Nice use of AM GM

We are given 4 lines with equations:

• \(y = \Bigg( \dfrac{2 + 3a^2 + 3b^2(1 + a^2)^2 + b(6a + 6a^3)}{a + b(1 + a^2)} \Bigg)^2_{\min}\)
• \( y = \Bigg(\dfrac{c^2d^2 - 2c^2d + 2c^2 + 2cd - 2c + 1}{c^2d + c} \Bigg)_{\min} + 3 - \sqrt{8} \)
• \( y = [e]x^2 \)
• \( y =\dfrac{1}{2} [e]x^2 \)

With \( a,b,c,d > 0, e\geq 1\) .

The area bounded by the given lines and the curves when obtain a maximum value of \(M\), with \( M = \dfrac{a_{1}}{a_{2}}(\sqrt{a_{3}} - 1)(a_{4}\sqrt{a_{5}} - 1)\).
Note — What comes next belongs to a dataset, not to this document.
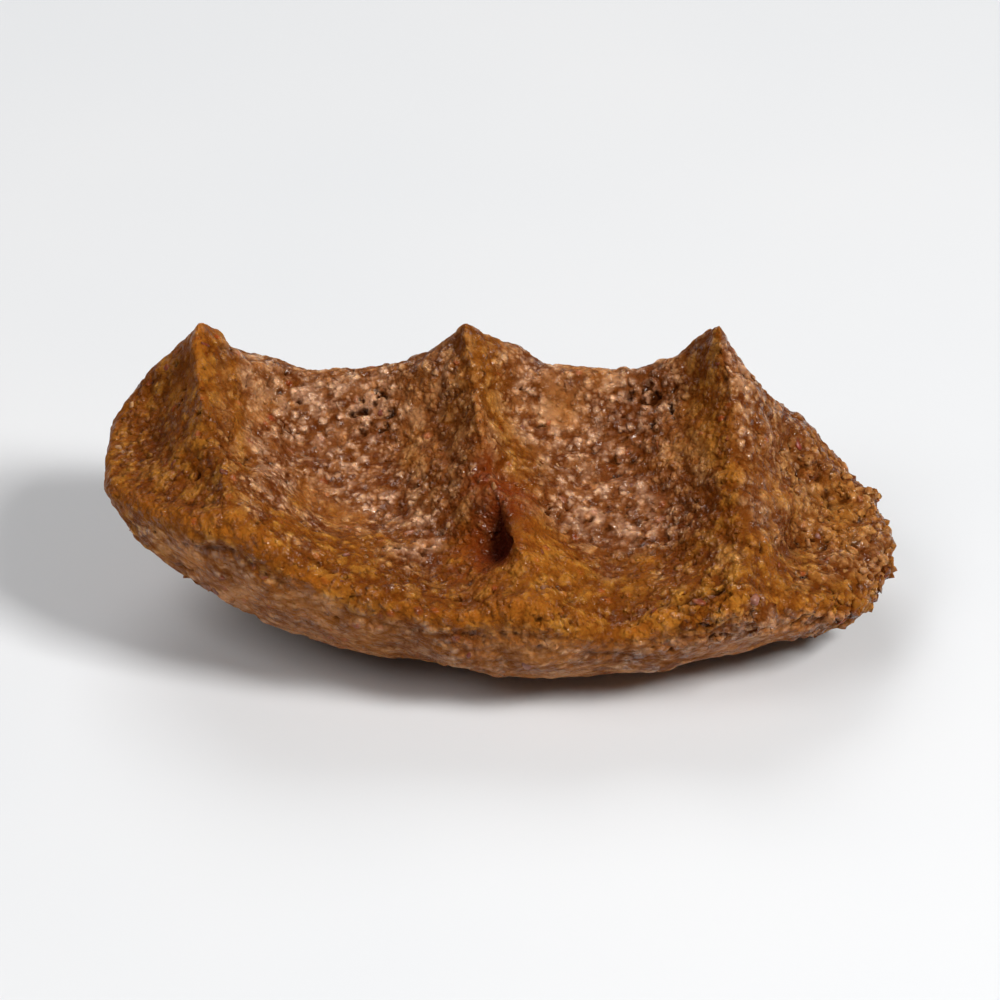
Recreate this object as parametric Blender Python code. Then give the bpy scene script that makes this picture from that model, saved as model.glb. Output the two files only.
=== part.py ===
"""One hand-squeezed piece of cig kofte, lying on its palm side with the finger dents up.

The piece is lofted from sections across it, each a closed smooth curve through eleven
key points: the keel, the front side, the lip, the top side and the back. The sections
change along the piece by the table of stations, and the ends are rounded off. Between
the ridges the top side is pressed down in finger dents, which run from the back edge
to the lip. Low lumps and crags then go over the whole skin, and the keel is flat where
the piece rests.

Frame: +X along the piece towards its low end, +Y towards the back, +Z up. The origin is
on the resting plane, under the middle of the piece.
"""

import bmesh
import bpy
from mathutils import Vector, noise

MM = 0.001

# Driving sizes, in millimetres
FINGER_PITCH = 19.5  # from one ridge to the next
HIGH_END = -26.9  # of the piece along X, measured from the middle ridge
LOW_END = 32.3
HIGH_END_ROUND = 7.0  # length over which each end is rounded off
LOW_END_ROUND = 9.0
DENT_DEPTH = 4.8  # of the finger dents, below the straight line between two ridges
REST_DEPTH = 0.6  # by which the keel is flattened

# Along the piece: place, reach and height of the lip, reach and height of the ridges'
# peaks, reach of the back side, height and reach of the keel
STATIONS = (
    (-27.0, -7.8, 14.8, 7.2, 17.2, 10.0, 9.6, 1.5),
    (-23.0, -9.8, 15.4, 8.0, 19.6, 11.6, 7.0, 1.0),
    (-18.5, -11.8, 14.6, 8.6, 21.0, 12.8, 3.9, 0.2),
    (-13.0, -13.4, 12.9, 8.8, 20.2, 13.5, 1.6, -0.6),
    (-7.0, -14.3, 11.3, 8.8, 19.9, 13.8, 0.3, -1.0),
    (0.0, -14.9, 10.4, 8.7, 20.8, 13.8, -0.35, -1.0),
    (8.0, -14.9, 10.2, 8.6, 19.8, 13.8, -0.35, -1.0),
    (14.0, -14.3, 10.4, 8.6, 19.8, 13.6, -0.2, -0.9),
    (19.3, -13.2, 10.4, 8.4, 20.4, 13.2, 0.3, -0.6),
    (24.0, -11.6, 9.5, 7.0, 15.2, 12.0, 0.9, 0.0),
    (29.0, -9.8, 8.2, 5.6, 10.9, 10.4, 1.5, 0.6),
    (32.5, -8.6, 7.2, 4.6, 9.2, 9.0, 2.0, 1.0),
)

# The ridges between the dents: place along X at the back, and drift of the front foot
RIDGES = (
    (-33.0, 0.0),
    (-1.0 * FINGER_PITCH, 3.2),
    (0.0, 5.2),
    (19.3, 1.2),
    (40.0, -2.0),
)

# The dents, one between each two ridges: depth, as a share of DENT_DEPTH, and how much
# of that depth is left at the lip and at the back edge
DENTS = (
    (0.76, 0.10, 0.80),
    (1.00, 0.18, 0.80),
    (0.95, 0.20, 0.84),
    (0.38, 0.22, 0.60),
)

# Small pits in the top side: place along X and Y, radius and depth
PITS = (
    (2.6, -3.4, 2.3, 1.5),
    (-17.0, -2.6, 2.6, 1.3),
    (-6.0, 3.6, 1.9, 0.5),
    (11.5, 2.4, 2.2, 0.6),
    (25.5, -3.0, 2.4, 1.1),
)

# Key points of the top side between the lip and the crest: place as a share of the way,
# crown above the straight line, share of the dent's depth and of the ridge's drift
TOP_KEYS = (
    (0.18, 0.4, 0.64, 0.85),
    (0.43, 0.5, 1.02, 0.45),
    (0.74, 0.3, 1.02, 0.12),
)

RINGS = 92
END_RINGS = 5
SPANS = (4, 5, 4, 4, 4, 4, 5, 5, 5, 4, 4)  # points from each key point to the next
LIP_KEY = 3
CREST_KEY = 7
LAST_KEY = 11

PRESS = Vector((0.0, 0.35, -0.94))  # the way in which the fingers press
SEED = Vector((3.7, 11.2, 5.9))


def between(x, places, values):
    """Smooth interpolation of a table of values, by a cubic through each pair."""
    last = len(places) - 1
    if x <= places[0]:
        return values[0]
    if x >= places[last]:
        return values[last]
    i = max(k for k in range(last) if places[k] <= x)

    def slope(k):
        if k == 0 or k == last:
            return 0.0
        return (values[k + 1] - values[k - 1]) / (places[k + 1] - places[k - 1])

    width = places[i + 1] - places[i]
    t = (x - places[i]) / width
    start = (2 * t**3 - 3 * t**2 + 1) * values[i] + (t**3 - 2 * t**2 + t) * width * slope(i)
    end = (3 * t**2 - 2 * t**3) * values[i + 1] + (t**3 - t**2) * width * slope(i + 1)
    return start + end


def ease(t):
    t = min(max(t, 0.0), 1.0)
    return t * t * (3 - 2 * t)


def dent_at(x):
    """The dent that a place falls in: its number, and how far from ridge to floor."""
    for number in range(len(DENTS)):
        left = RIDGES[number][0]
        right = RIDGES[number + 1][0]
        if x <= right or number == len(DENTS) - 1:
            across = abs(2 * (x - left) / (right - left) - 1)
            return number, 1 - min(across, 1.0) ** 2.4
    return 0, 0.0


def drift_at(x):
    """How far the front of a section leans along X, following the ridges."""
    return between(x, [ridge[0] for ridge in RIDGES], [ridge[1] for ridge in RIDGES])


def section(x):
    """The eleven key points of the section at a place, as (lean, y, z)."""
    places = [row[0] for row in STATIONS]
    values = [between(x, places, [row[k] for row in STATIONS]) for k in range(1, 8)]
    lip_y, lip_z, crest_y, crest_z, back_y, keel_z, keel_y = values
    rise = lip_z - keel_z
    number, floor = dent_at(x)
    share, at_lip, at_back = DENTS[number]
    depth = DENT_DEPTH * share * floor * rounding(x)
    drift = drift_at(x)
    top = []
    for along, crown, press, lean in TOP_KEYS:
        y = lip_y + along * (crest_y - lip_y)
        z = lip_z + along * (crest_z - lip_z) + crown
        top.append((drift * lean, y + PRESS.y * press * depth, z + PRESS.z * press * depth))
    crest_drop = at_back * depth
    return (
        (0.3 * drift, keel_y, keel_z),
        (0.5 * drift, 0.62 * lip_y, keel_z + 0.17 * rise),
        (0.8 * drift, 0.97 * lip_y, keel_z + 0.60 * rise),
        (drift, lip_y, lip_z - at_lip * depth),
        *top,
        (0.0, crest_y + 0.12 * crest_drop, crest_z - crest_drop),
        (0.0, back_y, keel_z + 0.62 * (crest_z - keel_z) - 0.4 * crest_drop),
        (0.0, 0.98 * back_y, keel_z + 0.34 * (crest_z - keel_z)),
        (0.1 * drift, 0.66 * back_y, keel_z + 0.07 * (crest_z - keel_z)),
    )


def rounding(x):
    """The size of the section near the ends, from 1 down to 0 at the very end."""
    size = 1.0
    for end, length in ((HIGH_END, HIGH_END_ROUND), (LOW_END, LOW_END_ROUND)):
        over = 1 - abs(x - end) / length
        if over > 0:
            size *= max(1 - over**2.4, 0.0) ** (1 / 2.2)
    return size


def ring_places():
    """Places of the rings, closer together towards the ends, with one on each ridge."""
    stops = [HIGH_END, HIGH_END + 1.6, *(ridge[0] for ridge in RIDGES[1:4]), LOW_END - 2.0, LOW_END]
    total = LOW_END - HIGH_END
    places = []
    for i in range(len(stops) - 1):
        start = stops[i]
        width = stops[i + 1] - start
        first = i == 0
        last = i == len(stops) - 2
        count = END_RINGS if first or last else round((RINGS - 2 * END_RINGS) * width / total)
        for k in range(count):
            t = k / count
            if first:
                t = ((k + 1) / (count + 1)) ** 2
            if last:
                t = 1 - ((count - k) / count) ** 2
            places.append(start + width * t)
    return places


def ring_points(x):
    """The points of one ring: a closed Catmull-Rom curve through the key points."""
    keys = section(x)
    count = len(keys)
    middle_y = sum(key[1] for key in keys) / count
    middle_z = sum(key[2] for key in keys) / count
    size = rounding(x)
    points = []
    for i in range(count):
        before, this, after, beyond = (keys[(i + k) % count] for k in (-1, 0, 1, 2))
        for k in range(SPANS[i]):
            t = k / SPANS[i]
            place = []
            for a, b, c, d in zip(before, this, after, beyond):
                bend = (2 * a - 5 * b + 4 * c - d) * t * t + (3 * b - a - 3 * c + d) * t**3
                place.append(0.5 * (2 * b + (c - a) * t + bend))
            lean, y, z = place
            y = middle_y + size * (y - middle_y)
            z = middle_z + size * (z - middle_z)
            points.append(Vector((x + size * lean, y, z)))
    return points


def roughness(point, key):
    """How craggy the skin is at a point: the ends and edges more than the dents."""
    ends = ease((point.x - 17.0) / 10.0) + 0.5 * ease((-20.0 - point.x) / 5.0)
    lip = max(0.0, 1 - abs(key - LIP_KEY) / 0.9) * (0.6 + 0.8 * ease((point.x - 4.0) / 6.0))
    crest = 0.7 * max(0.0, 1 - abs(key - CREST_KEY) / 1.2)
    back = 0.5 * ease((key - CREST_KEY) / 0.8) * ease((LAST_KEY - key) / 1.5)
    tip = 1 - 0.8 * ease((-21.0 - point.x) / 4.0)
    return (0.62 + 0.9 * ends + lip + crest + back) * tip


def pit_depth(point):
    """How deep the small pits go at a point of the top side."""
    depth = 0.0
    for x, y, radius, most in PITS:
        out = ((point.x - x) ** 2 + (point.y - y) ** 2) ** 0.5 / radius
        depth += most * ease(1.25 * (1 - out))
    return depth


def lumps(point):
    """Height of the lumps and crags at a point, in millimetres."""
    broad = noise.noise(point / 9.0 + SEED)
    middle = noise.noise(point / 4.6 - SEED)
    fine = noise.noise(point / 2.7 + 2 * SEED)
    crags = 1 - 2 * abs(noise.noise(point / 5.2 + 3 * SEED))
    return 0.55 * broad + 0.45 * middle + 0.28 * fine + 0.30 * (crags - 0.6)


def sway(point):
    """A slow sideways shift, so that no ridge or edge runs straight."""
    along = noise.noise(point / 8.0 + 4 * SEED) + 0.4 * noise.noise(point / 3.4 + 5 * SEED)
    across = noise.noise(point / 9.0 - 2 * SEED)
    return Vector((0.9 * along, 0.7 * across, 0.0))


def make_kofte():
    form = bmesh.new()
    rings = []
    for x in ring_places():
        ring = ring_points(x)
        rings.append([form.verts.new(p + rounding(x) * sway(p)) for p in ring])
    for ring, following in zip(rings, rings[1:]):
        for i in range(len(ring)):
            j = (i + 1) % len(ring)
            form.faces.new((ring[i], ring[j], following[j], following[i]))
    tips = []
    for ring, end in ((rings[0], HIGH_END), (rings[-1], LOW_END)):
        middle = sum((v.co for v in ring), Vector()) / len(ring)
        tip = form.verts.new((end + 0.3 * (middle.x - end), middle.y, middle.z))
        tips.append(tip)
        for i in range(len(ring)):
            form.faces.new((ring[i], ring[(i + 1) % len(ring)], tip))
    bmesh.ops.recalc_face_normals(form, faces=form.faces)
    form.normal_update()
    key_of = []
    for key, count in enumerate(SPANS):
        key_of += [key + k / count for k in range(count)]
    keyed = [(tip, 0.5 * LAST_KEY) for tip in tips]
    for ring in rings:
        keyed += zip(ring, key_of)
    moves = []
    for vert, key in keyed:
        height = roughness(vert.co, key) * lumps(vert.co) * rounding(vert.co.x) ** 2
        move = vert.normal * height
        if LIP_KEY < key < CREST_KEY:
            move += PRESS * pit_depth(vert.co)
        moves.append(move)
    for (vert, _), move in zip(keyed, moves):
        vert.co += move
    lowest = min(v.co.z for v in form.verts)
    for vert in form.verts:
        vert.co.z = max(vert.co.z - lowest - REST_DEPTH, 0.0)
    points = [vert.co for vert in form.verts]
    middle_x = (max(p.x for p in points) + min(p.x for p in points)) / 2
    middle_y = (max(p.y for p in points) + min(p.y for p in points)) / 2
    bmesh.ops.translate(form, verts=form.verts, vec=(-middle_x, -middle_y, 0.0))
    bmesh.ops.scale(form, verts=form.verts, vec=(MM, MM, MM))
    bmesh.ops.triangulate(form, faces=form.faces, quad_method="SHORT_EDGE")
    mesh = bpy.data.meshes.new("kofte")
    form.to_mesh(mesh)
    form.free()
    mesh.shade_smooth()
    kofte = bpy.data.objects.new("kofte", mesh)
    bpy.context.scene.collection.objects.link(kofte)
    return kofte


def make_material():
    paste = bpy.data.materials.new("bulgur_paste")
    paste.use_nodes = True
    skin = paste.node_tree.nodes["Principled BSDF"]
    skin.inputs["Base Color"].default_value = (0.24, 0.085, 0.026, 1.0)
    skin.inputs["Roughness"].default_value = 0.5
    skin.inputs["Metallic"].default_value = 0.0
    return paste


for leftover in list(bpy.data.objects):
    bpy.data.objects.remove(leftover)
piece = make_kofte()
piece.data.materials.append(make_material())
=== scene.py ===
"""Looks of one hand-squeezed piece of cig kofte: moist bulgur paste with dents and ridges.

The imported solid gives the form. A finer skin over it carries the rounded grain of the paste,
its pores, creases, hole and torn places, and separate pieces hold the grains, crumbs and
flakes that stand out of it. Lengths are in millimetres, colours are linear, and the number
after the size of a noise is its seed.
"""

import itertools
import math

import bpy
import numpy as np
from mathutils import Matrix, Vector, kdtree


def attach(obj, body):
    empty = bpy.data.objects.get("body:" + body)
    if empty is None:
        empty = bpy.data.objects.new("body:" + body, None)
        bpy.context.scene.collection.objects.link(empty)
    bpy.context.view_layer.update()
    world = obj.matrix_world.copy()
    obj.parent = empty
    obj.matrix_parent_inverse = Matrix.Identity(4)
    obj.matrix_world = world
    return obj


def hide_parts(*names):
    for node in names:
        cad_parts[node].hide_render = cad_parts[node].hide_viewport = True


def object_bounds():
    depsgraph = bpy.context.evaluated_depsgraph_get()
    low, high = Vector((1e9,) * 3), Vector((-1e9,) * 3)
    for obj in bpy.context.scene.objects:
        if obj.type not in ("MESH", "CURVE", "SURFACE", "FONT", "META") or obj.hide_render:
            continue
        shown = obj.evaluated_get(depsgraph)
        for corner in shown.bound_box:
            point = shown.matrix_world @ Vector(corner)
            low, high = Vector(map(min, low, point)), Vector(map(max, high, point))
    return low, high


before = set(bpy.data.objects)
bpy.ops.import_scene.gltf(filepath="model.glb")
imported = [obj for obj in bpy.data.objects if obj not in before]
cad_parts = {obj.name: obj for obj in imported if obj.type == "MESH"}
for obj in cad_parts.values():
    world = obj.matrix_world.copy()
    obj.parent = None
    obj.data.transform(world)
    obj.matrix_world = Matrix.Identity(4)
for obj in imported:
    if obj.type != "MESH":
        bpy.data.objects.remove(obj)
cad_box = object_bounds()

MM = 0.001
NODE = "kofte"

# Camera
ELEVATION = 33.0
AZIMUTH = 0.0
LENS = 200.0
SENSOR = 36.0
FILL = 0.80  # share of the picture's width that the piece takes
CLIP_START = 0.01  # in metres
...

Find \( a_{1} + a_{2} + a_{3} + a_{4} + a_{5}\).

Details and Assumptions:

• \( [.] \) denote the greatest integer function.
• \( (f(x))_{\text{min}} \) denote the minimum value of \(f(x) \).

Dedicated to Aditya Raut and Guilherme Dela Corte.